The men made two attempts to reach the summit but found the conditions far too dangerous.
GREYSTOKE
Gordon Richards’s stable star One Man is due to line up for the most significant race of the season in the North so far, the Charlie Hall Chase at Wetherby, after which a trip to Haydock on 14th December for the Tommy Whittle Chase is on the cards.
One Man’s Greystoke-based trainer plans to run him at Prestbury Park in the new year in order to help decide whether to attempt another tilt at the elusive Gold Cup.
50 years ago — 1971
PENRITH
A big project to develop a shopping precinct on land now occupied by one of Penrith’s oldest inns — the Fish, at the foot of Castlegate, came to light this week.
The Urban Council, meeting gave approval in principle — subject to the observations of the County Surveyor — to an application by Mr. Roy L. Smith to demolish the old hotel, which has stood empty for many years, and to construct five one-storey shops, six two-storey shops and a kiosk in a traffic free precinct.
“Poets Walk” has been selected as the name of the proposed precinct and on one of the walls there will be a plaque bearing a tribute to Lakeland poets William Wordsworth and Samuel Coleridge.
After seven years of inquiring and letter-writing in a bid to locate a sister she last saw over twenty years ago, a Penrith housewife was “over the moon” after speaking to her for the first time since the 1940s.
“It was like a dream come true,” said 40-year-old Mrs. Barbara Kilbane, Wordsworth Street, who hopes to be fully re-united next week when she is to visit the Manchester home of her younger sister, Andrea.

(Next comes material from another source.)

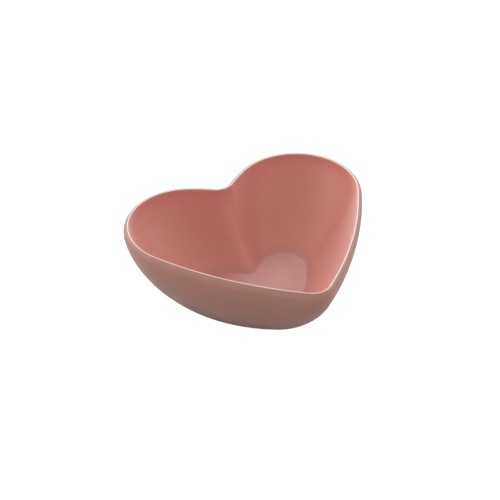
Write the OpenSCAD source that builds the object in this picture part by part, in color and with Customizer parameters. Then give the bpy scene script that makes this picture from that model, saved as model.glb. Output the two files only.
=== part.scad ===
// Heart-shaped ceramic bowl: a clay body with a rounded lip and a low foot ring,
// a satin glaze inside, a greyer satin glaze outside and a glaze in the recess under it.
// The origin is on the table, below the middle of the overall width and length.
// +Z is up, -Y points to the tip of the heart. Millimetres.

/* [Bowl] */
// Overall width across both lobes, outside the lip
bowl_w = 150; // [130:1:180]
// Height from the table to the crest of the lip
bowl_h = 48; // [44:0.5:54]
// Width of the glazed wall's lower edge, as a share of the width over the lip's crest
base_share = 0.69; // [0.66:0.01:0.72]
// Distance of the lower edge's tip in front of the middle, as a share of the same width
base_tip_share = 0.236; // [0.22:0.002:0.25]
// Width of the flat floor inside, as a share of the same width
floor_share = 0.442; // [0.43:0.002:0.454]
// Distance of the floor's tip in front of the middle, as a share of the same width
floor_tip_share = 0.184; // [0.176:0.002:0.192]

/* [Wall] */
// Width of the lip's outer half, from its crest out to the outer wall
lip_out = 2.1; // [1.9:0.1:2.3]
// Drop of the lip's outer half, from its crest down to the outer wall
lip_drop = 4; // [3:0.5:5]
// Radius of the lip's inner half, from its crest to the inner wall
lip_in = 1.1; // [0.9:0.1:1.3]
// Height of the glazed floor above the table
floor_z = 6.5; // [6:0.1:7.5]
// Thickness of the glaze coats
glaze_t = 0.4; // [0.3:0.1:0.6]

/* [Foot] */
// Height of the foot ring below the glazed wall
foot_h = 1.5; // [1:0.1:2]
// Distance of the foot ring inside the wall's lower edge
foot_inset = 3; // [2:0.5:4]
// Width of the foot ring
foot_w = 5; // [4:0.5:6]
// Depth of the recess inside the foot ring, before its glaze
recess_h = 2.5; // [2:0.1:3]

/* [Smoothness] */
// Rows of facets from the foot to the lip
wall_rows = 15; // [8:1:16]
// Rows of facets over each half of the lip
lip_rows = 3; // [2:1:4]

/* [Hidden] */

// A heart's right half is five tangent arcs from the tip to the cleft. Each row gives
// the arc's radius, as a share of the heart's width, and the direction of its normal
// where it ends, in degrees from +X. The crown ends where the hollow cleft arc begins.
TIP = 0;
SIDE = 1;
LOBE = 2;
CROWN = 3;
CLEFT = 4;
lip_heart = [[0.0786, -51.7], [1.597, -27.9], [0.2524, 118], [0.807], [0.0686]];
base_heart = [[0.2, -60], [0.8, -11], [0.15, 107], [0.67], [0.13]];
floor_heart = [[0.115, -50], [1.43, -27], [0.19, 128], [1.75], [0.06]];
// Facets along each arc of half a heart
arc_steps = [5, 8, 15, 10, 6];

// How a wall opens from its lower heart (0) to the lip (1) as it rises, see spread()
outer_rise = 1.46;
outer_round = 1.1;
inner_rise = 1.5;
inner_round = 1.3;

// The lip's width and its heart are those of its crest
lip_w = bowl_w - 2 * lip_out;
base_w = base_share * lip_w;
floor_w = floor_share * lip_w;
lip_tip = -heart_length(lip_heart, lip_w) / 2;
base_tip = -base_tip_share * lip_w;
floor_tip = -floor_tip_share * lip_w;
foot_out = -foot_inset;
foot_in = -foot_inset - foot_w;

function normal(a) = [cos(a), sin(a)];

// Centres of the tip, side, lobe and crown arcs for given radii, with the tip at [0, 0]
function heart_centres(s, r) = let (
    tip = [0, r[TIP]],
    side = tip + (r[TIP] - r[SIDE]) * normal(s[TIP][1]),
    lobe = side + (r[SIDE] - r[LOBE]) * normal(s[SIDE][1]),
    crown = lobe + (r[LOBE] - r[CROWN]) * normal(s[LOBE][1])
) [tip, side, lobe, crown];

// Radii in millimetres of a heart of width w
function heart_radii(s, w) = let (
    shares = [for (row = s) row[0]],
    lobe = heart_centres(s, shares)[LOBE]
) shares * w / (2 * (lobe[0] + shares[LOBE]));

// Length of a heart of width w, from its tip to the top of its lobes
function heart_length(s, w) = let (r = heart_radii(s, w))
    heart_centres(s, r)[LOBE][1] + r[LOBE];

// Points on an arc from angle a to angle b, without the first
function arc_points(centre, r, a, b, steps) =
    [for (i = [1:steps]) centre + r * normal(a + (b - a) * i / steps)];

// Right half of a heart, moved outwards by grow along its normals
function half_heart(s, w, tip_y, grow) = let (
    r = heart_radii(s, w),
    c = heart_centres(s, r),
    crown_end = acos(-c[CROWN][0] / (r[CROWN] + r[CLEFT])),
    cleft = c[CROWN] + (r[CROWN] + r[CLEFT]) * normal(crown_end),
    points = concat(
        [[0, -grow]],
        arc_points(c[TIP], r[TIP] + grow, -90, s[TIP][1], arc_steps[TIP]),
        arc_points(c[SIDE], r[SIDE] + grow, s[TIP][1], s[SIDE][1], arc_steps[SIDE]),
        arc_points(c[LOBE], r[LOBE] + grow, s[SIDE][1], s[LOBE][1], arc_steps[LOBE]),
        arc_points(c[CROWN], r[CROWN] + grow, s[LOBE][1], crown_end, arc_steps[CROWN]),
        arc_points(cleft, r[CLEFT] - grow, crown_end + 180, 270, arc_steps[CLEFT])
    )
) [for (p = points) [p[0], p[1] + tip_y]];

// A whole heart, anticlockwise from the tip
function heart(s, w, tip_y, grow = 0) = let (
    half = half_heart(s, w, tip_y, grow),
    last = len(half) - 1
) concat(
    [for (i = [0:last]) [i == 0 || i == last ? 0 : half[i][0], half[i][1]]],
    [for (i = [last - 1:-1:1]) [-half[i][0], half[i][1]]]
);

function lip(grow) = heart(lip_heart, lip_w, lip_tip, grow);
function base(grow) = heart(base_heart, base_w, base_tip, grow);
function floor_edge(grow) = heart(floor_heart, floor_w, floor_tip, grow);

// An outline lifted to the height z
function at_z(outline, z) = [for (p = outline) [p[0], p[1], z]];

// Share of the way from the lower heart to the lip at the share h of the height
function spread(h, rise, round_off) = pow(1 - pow(1 - h, rise), 1 / round_off);

// Heights of the rows as shares, close together near the bottom where the wall turns
function row_height(i) = 1 - cos(90 * i / wall_rows);

// Rings of a wall that opens from the outline low at low_z to the outline high at high_z
function wall(low, high, low_z, high_z, rise, round_off) = [
    for (i = [0:wall_rows]) let (h = row_height(i), f = spread(h, rise, round_off))
        at_z((1 - f) * low + f * high, low_z + h * (high_z - low_z))
];

// Rings of one half of the lip, a quarter ellipse from its side up to its crest at top_z
function lip_rings(width, drop, side, top_z) = [
    for (i = [1:lip_rows]) let (a = 90 * i / lip_rows)
        at_z(lip(side * width * cos(a)), top_z - drop * (1 - sin(a)))
];

// Outer and inner surfaces from the bottom to the crest, at the depth under the glaze
function outer_surface(depth) = concat(
    wall(
        base(-depth), lip(lip_out - depth),
        foot_h, bowl_h - lip_drop, outer_rise, outer_round
    ),
    lip_rings(lip_out - depth, lip_drop - depth, 1, bowl_h - depth)
);
function inner_surface(depth) = concat(
    wall(
        floor_edge(depth), lip(depth - lip_in),
        floor_z - depth, bowl_h - lip_in, inner_rise, inner_round
    ),
    lip_rings(lip_in - depth, lip_in - depth, -1, bowl_h - depth)
);

function reversed(list) = [for (i = [len(list) - 1:-1:0]) list[i]];
function without_last(list) = [for (i = [0:len(list) - 2]) list[i]];

// Closed skin over a stack of rings with equally many points. The ends are capped,
// or joined to each other when the stack is a loop.
module skin(rings, loop = false) {
    n = len(rings[0]);
    last = len(rings) - 1;
    bands = [
        for (j = [0:loop ? last : last - 1], i = [0:n - 1]) let (
            a = j * n + i,
            b = j * n + (i + 1) % n,
            up = (j == last ? -last : 1) * n
        ) each [[a, a + up, b], [b, a + up, b + up]]
    ];
    caps = loop ? [] : [[for (i = [0:n - 1]) i], [for (i = [n - 1:-1:0]) last * n + i]];
    polyhedron(points = [for (ring = rings) each ring], faces = concat(caps, bands));
}

// The fired clay: recess, foot ring, outer wall, lip, inner wall and floor
module clay_body() {
    color("#e6d8c6")
        skin(concat(
            [
                at_z(base(foot_in), recess_h),
                at_z(base(foot_in), 0),
                at_z(base(foot_out), 0),
                at_z(base(foot_out), foot_h)
            ],
            outer_surface(glaze_t),
            reversed(without_last(inner_surface(glaze_t)))
        ));
}

// Pink coat on the floor and the inner wall, up to the crest of the lip
module inner_glaze() {
    color("#d19f98")
        skin(concat(inner_surface(glaze_t), reversed(inner_surface(0))));
}

// Greyer pink coat on the outer wall, from its lower edge to the crest of the lip
module outer_glaze() {
    color("#b78d80")
        skin(concat(outer_surface(0), reversed(outer_surface(glaze_t))), loop = true);
}

// Coat on the ceiling of the recess inside the foot ring
module base_glaze() {
    color("#b78d80")
        skin([at_z(base(foot_in), recess_h - glaze_t), at_z(base(foot_in), recess_h)]);
}

clay_body();
inner_glaze();
outer_glaze();
base_glaze();
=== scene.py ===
"""Looks of the heart-shaped ceramic bowl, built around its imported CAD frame.

Each CAD node is replaced by a finer mesh of the same solid: the clay body, the
pink coat inside it, the greyer coat outside it and the coat in the recess under it.
"""
import math

import bmesh
import bpy
import numpy as np
from mathutils import Matrix, Vector

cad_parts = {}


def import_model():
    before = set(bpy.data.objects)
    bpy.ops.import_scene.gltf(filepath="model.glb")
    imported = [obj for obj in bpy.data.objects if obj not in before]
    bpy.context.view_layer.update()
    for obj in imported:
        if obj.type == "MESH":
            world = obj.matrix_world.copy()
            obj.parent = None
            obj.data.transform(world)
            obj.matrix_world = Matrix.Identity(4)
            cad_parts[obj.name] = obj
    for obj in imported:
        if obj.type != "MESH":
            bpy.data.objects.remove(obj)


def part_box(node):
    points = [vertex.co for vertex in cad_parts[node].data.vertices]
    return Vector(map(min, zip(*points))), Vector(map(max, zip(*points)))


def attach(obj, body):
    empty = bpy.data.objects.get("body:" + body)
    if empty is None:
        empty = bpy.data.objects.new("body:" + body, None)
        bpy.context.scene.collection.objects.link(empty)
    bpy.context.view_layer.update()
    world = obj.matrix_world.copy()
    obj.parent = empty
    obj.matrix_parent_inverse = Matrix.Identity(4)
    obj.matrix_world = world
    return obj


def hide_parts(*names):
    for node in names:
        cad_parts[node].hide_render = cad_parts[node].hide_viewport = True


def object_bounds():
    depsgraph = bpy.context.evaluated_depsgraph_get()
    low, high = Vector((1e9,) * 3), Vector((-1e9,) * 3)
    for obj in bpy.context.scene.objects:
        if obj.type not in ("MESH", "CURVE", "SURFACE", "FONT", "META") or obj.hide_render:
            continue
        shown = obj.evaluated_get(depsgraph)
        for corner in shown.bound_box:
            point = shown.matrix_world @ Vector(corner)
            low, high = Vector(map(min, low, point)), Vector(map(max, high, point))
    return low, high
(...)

The sisters, then named Shuttleworth and living in Manchester, said goodbye late in the 1940s when their mother’s ill-health made it necessary for them to go into homes.
HARTSOP
Ullswater farmer Mr. J. Sinclair, Grove Farm, Hartsop, had a problem. How on Earth was he to get 466 posts, three gates and 24 rolls of barbed wire up an 1,800ft. fell, to fence off his land?

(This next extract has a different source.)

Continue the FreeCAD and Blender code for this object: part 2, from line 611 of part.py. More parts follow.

In despair, he turned to the Lake District National Park Warden, Mr. John Wyatt, who came to his rescue last weekend and provided 78 volunteer wardens and cadets who formed a human chain to carry the equipment up the fell on their backs!
CUMBRIA
A new county of Cumbria, comprising the present Cumberland and Westmorland county areas, together with parts of North Lancashire and the Sedbergh district of Yorkshire, will come into existence on 1st April, 1974.
This is the effect of the Bill on the reform of local government presented to Parliament on Thursday. The first elections to the new county councils will be held in the spring of 1973.
ALSTON
The new headmaster of Samuel King’s School, Alston, broke with tradition at the annual speech day by omitting the usual school song. Mr. W. Hughes told the parents: “The sentiments expressed and the tenor and atmosphere of the verses would have been admirable and acceptable in the twenties and thirties, but I felt they would have little significance or impact in 1971.”
100 years — 1921
PENRITH
As the 200th anniversary of the re-building of St. Andrew’s Church occurs next year, the Church Council are making an appeal for funds for external repairs.

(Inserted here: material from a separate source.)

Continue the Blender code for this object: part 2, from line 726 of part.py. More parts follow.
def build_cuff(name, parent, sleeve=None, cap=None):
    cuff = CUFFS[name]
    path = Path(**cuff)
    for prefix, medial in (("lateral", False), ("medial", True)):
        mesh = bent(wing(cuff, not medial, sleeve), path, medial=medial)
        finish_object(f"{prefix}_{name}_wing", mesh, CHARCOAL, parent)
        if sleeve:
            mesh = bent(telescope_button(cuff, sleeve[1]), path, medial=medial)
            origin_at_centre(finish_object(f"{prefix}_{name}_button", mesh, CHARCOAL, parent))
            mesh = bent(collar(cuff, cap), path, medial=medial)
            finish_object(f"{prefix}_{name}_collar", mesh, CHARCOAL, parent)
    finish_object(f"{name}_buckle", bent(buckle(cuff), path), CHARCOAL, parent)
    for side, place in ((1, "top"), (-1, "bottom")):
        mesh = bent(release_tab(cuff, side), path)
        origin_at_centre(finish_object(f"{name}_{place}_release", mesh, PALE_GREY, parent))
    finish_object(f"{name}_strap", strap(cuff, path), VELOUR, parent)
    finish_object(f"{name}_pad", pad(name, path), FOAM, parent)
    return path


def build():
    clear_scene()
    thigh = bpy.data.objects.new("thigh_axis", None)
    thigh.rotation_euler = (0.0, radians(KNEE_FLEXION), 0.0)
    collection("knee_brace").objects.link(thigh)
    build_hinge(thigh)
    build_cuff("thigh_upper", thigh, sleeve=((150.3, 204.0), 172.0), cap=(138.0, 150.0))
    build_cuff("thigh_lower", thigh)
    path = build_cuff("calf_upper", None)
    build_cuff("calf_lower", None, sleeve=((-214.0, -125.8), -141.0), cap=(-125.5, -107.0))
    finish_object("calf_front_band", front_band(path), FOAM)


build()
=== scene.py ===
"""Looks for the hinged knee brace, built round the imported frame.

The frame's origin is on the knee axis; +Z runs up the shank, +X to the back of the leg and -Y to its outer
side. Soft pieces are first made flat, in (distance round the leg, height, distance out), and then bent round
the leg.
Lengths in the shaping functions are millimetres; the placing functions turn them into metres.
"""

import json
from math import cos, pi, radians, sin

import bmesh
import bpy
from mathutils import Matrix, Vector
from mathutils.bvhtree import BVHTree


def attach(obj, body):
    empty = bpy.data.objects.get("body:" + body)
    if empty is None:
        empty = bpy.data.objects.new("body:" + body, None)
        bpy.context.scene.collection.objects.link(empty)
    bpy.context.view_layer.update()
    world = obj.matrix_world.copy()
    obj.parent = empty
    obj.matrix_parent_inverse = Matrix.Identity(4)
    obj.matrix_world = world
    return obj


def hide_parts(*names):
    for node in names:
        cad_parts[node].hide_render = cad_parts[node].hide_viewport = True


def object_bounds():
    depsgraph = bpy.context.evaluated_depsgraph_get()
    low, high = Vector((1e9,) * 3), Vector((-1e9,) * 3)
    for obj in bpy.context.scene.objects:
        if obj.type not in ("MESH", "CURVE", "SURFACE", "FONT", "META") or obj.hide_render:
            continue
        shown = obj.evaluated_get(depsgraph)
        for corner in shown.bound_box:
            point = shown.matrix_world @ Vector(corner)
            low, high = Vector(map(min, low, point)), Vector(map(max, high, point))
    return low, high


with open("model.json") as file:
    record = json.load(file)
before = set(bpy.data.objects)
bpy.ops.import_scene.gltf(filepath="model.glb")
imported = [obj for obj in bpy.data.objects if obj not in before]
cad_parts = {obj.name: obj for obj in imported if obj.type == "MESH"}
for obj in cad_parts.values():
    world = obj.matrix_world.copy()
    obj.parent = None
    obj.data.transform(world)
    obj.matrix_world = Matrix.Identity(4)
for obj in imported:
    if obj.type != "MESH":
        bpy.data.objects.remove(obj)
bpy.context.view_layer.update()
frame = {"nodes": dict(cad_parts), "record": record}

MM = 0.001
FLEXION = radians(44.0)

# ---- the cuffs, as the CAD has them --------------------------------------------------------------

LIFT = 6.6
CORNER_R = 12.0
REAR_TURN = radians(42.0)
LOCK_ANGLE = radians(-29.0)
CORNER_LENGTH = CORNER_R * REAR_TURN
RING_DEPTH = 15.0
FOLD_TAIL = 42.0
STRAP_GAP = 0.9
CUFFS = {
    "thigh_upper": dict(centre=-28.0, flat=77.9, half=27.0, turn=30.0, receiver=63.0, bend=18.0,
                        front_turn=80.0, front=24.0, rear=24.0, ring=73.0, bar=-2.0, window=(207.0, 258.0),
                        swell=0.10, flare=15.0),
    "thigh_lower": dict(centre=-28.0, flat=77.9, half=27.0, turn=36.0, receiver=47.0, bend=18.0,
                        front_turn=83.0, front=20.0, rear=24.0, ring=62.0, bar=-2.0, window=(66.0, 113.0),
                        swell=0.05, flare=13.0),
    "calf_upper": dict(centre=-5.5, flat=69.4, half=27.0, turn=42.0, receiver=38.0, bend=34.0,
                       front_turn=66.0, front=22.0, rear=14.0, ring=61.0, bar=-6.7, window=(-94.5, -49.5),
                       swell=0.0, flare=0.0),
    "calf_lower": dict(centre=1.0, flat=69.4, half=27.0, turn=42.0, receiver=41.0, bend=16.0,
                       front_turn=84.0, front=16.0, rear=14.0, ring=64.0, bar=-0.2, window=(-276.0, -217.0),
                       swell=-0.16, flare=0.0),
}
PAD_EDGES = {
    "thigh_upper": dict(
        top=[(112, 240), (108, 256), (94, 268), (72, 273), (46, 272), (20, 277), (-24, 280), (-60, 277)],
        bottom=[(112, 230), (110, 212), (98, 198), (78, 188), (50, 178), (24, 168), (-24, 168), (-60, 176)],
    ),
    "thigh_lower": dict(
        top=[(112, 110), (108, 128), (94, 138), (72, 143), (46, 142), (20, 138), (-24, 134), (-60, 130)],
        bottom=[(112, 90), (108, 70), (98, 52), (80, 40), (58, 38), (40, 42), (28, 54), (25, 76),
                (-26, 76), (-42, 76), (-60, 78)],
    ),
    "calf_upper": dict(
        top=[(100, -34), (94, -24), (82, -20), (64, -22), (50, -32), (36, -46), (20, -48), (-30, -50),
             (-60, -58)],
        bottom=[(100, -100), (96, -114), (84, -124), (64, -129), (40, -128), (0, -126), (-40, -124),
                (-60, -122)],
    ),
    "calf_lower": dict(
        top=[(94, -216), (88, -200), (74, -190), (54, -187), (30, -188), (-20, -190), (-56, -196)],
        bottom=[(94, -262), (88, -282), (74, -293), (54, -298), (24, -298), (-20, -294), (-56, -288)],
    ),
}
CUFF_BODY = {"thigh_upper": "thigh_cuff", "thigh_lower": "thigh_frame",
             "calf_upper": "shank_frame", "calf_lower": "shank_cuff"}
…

Mr. R. Morton Rigg was requested to make a specification, with approximate cost, for the external repairs and Mr. Pollard was asked to ascertain the cost of putting the organ in order.
CLIFTON
Mr. W. Driver, stationmaster at Clifton North-East station, has been awarded first prize for the station garden for the twelfth year.
150 years ago — 1871
PENRITH
Several young men of respectable appearance were summoned at the Police Court in Penrith for unlawfully lighting tar barrels and firing squibs in the Corn Market on Bonfire Night. The flaming barrels were rolled into the shutters of shops and Supt. Fowler said it was a wonder some of the shops were not set alight. Fines varying from 1s. to 40s. were imposed, according to the enormity of the offence.